■ **WRITTEN EXERCISE**: Wherever the string "scene" appears in a line, extract that line.

##### RECORDS SHOWN

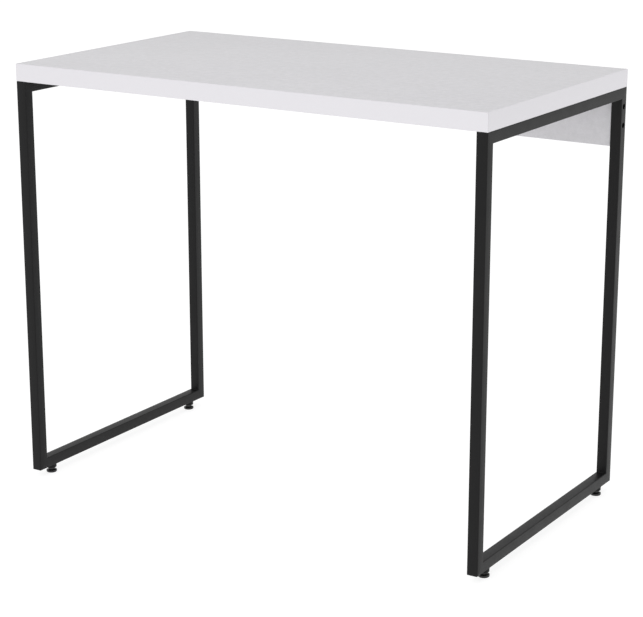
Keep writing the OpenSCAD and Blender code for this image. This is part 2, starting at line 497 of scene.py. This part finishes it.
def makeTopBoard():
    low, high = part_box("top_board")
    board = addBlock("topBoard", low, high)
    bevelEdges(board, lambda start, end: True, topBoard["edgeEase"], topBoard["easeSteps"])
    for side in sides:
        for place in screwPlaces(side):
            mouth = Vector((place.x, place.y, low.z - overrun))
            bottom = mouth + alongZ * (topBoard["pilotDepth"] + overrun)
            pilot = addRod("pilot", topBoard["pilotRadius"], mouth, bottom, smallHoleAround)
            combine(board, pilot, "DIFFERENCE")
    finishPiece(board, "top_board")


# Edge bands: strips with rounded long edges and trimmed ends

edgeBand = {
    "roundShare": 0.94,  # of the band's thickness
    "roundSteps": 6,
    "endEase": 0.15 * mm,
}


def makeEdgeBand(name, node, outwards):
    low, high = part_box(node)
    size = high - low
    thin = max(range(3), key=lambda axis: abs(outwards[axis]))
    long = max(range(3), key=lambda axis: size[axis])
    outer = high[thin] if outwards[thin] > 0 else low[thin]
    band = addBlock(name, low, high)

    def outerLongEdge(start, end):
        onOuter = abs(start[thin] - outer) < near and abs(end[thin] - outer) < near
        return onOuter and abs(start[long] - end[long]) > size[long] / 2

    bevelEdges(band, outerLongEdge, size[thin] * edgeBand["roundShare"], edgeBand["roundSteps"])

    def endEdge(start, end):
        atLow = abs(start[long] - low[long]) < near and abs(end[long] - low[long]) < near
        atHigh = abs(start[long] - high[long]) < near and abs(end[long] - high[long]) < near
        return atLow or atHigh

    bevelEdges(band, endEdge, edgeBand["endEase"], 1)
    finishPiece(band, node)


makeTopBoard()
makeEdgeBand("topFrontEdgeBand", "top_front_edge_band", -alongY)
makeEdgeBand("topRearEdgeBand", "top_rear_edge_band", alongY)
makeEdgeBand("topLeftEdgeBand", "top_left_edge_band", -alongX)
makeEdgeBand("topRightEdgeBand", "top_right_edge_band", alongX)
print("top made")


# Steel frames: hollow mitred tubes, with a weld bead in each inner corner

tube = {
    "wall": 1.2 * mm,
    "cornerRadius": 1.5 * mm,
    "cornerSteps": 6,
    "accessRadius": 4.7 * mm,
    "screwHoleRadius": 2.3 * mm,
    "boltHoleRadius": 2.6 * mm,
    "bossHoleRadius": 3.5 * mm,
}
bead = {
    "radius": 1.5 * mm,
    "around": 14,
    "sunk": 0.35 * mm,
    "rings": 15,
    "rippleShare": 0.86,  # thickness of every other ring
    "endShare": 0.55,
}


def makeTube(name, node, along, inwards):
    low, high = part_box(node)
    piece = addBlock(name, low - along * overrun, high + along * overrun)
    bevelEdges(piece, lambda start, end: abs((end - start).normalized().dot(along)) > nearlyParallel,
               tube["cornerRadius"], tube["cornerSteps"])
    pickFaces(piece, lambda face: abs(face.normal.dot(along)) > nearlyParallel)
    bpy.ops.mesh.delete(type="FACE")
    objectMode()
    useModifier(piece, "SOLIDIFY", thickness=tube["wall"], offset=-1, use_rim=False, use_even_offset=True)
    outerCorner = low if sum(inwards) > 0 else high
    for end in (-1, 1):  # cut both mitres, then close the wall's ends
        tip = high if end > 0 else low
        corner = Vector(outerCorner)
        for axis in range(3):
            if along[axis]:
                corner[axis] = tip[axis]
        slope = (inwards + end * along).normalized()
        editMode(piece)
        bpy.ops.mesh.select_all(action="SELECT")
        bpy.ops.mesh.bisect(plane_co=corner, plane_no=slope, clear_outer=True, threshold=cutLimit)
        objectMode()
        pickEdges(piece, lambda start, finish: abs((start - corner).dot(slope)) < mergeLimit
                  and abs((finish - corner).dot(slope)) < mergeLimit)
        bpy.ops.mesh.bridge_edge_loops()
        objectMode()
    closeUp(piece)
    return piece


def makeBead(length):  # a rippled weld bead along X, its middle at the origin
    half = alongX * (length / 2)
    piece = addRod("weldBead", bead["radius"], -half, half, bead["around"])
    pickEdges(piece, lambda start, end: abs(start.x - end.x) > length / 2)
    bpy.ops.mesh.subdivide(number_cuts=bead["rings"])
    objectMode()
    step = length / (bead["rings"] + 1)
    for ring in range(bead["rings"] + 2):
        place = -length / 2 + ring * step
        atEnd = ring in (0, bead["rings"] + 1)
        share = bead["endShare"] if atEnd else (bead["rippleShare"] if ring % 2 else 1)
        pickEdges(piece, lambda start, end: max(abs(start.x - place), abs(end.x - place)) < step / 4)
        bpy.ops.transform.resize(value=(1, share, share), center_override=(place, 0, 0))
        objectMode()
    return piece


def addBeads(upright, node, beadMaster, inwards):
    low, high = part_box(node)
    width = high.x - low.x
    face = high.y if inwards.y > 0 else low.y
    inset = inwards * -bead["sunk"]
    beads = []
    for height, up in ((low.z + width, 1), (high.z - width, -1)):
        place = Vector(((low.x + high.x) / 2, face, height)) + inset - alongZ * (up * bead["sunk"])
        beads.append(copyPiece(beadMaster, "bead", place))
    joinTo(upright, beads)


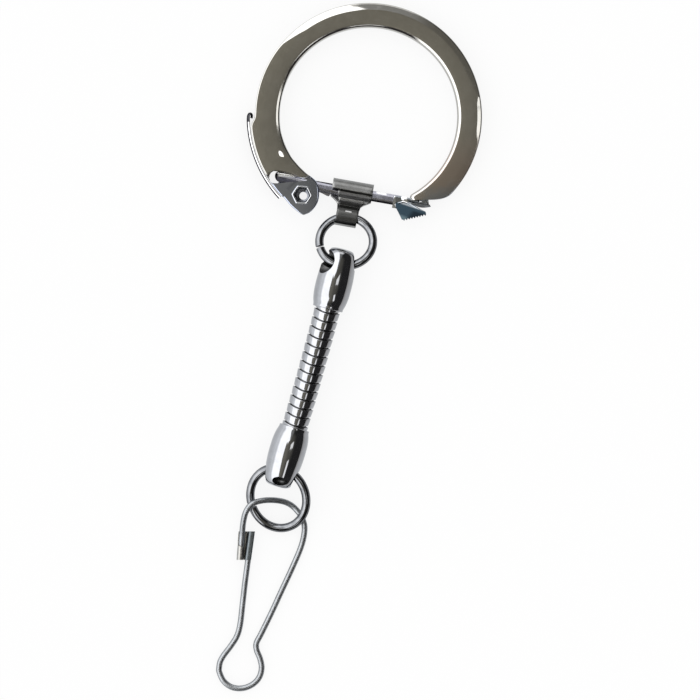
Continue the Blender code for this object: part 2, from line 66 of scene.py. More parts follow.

##########

■ **RESULT**:
Keep writing the OpenSCAD and Blender code for this image. This is part 2, starting at line 497 of scene.py. This part finishes it.
Continue the Blender code for this object: part 2, from line 66 of scene.py. More parts follow.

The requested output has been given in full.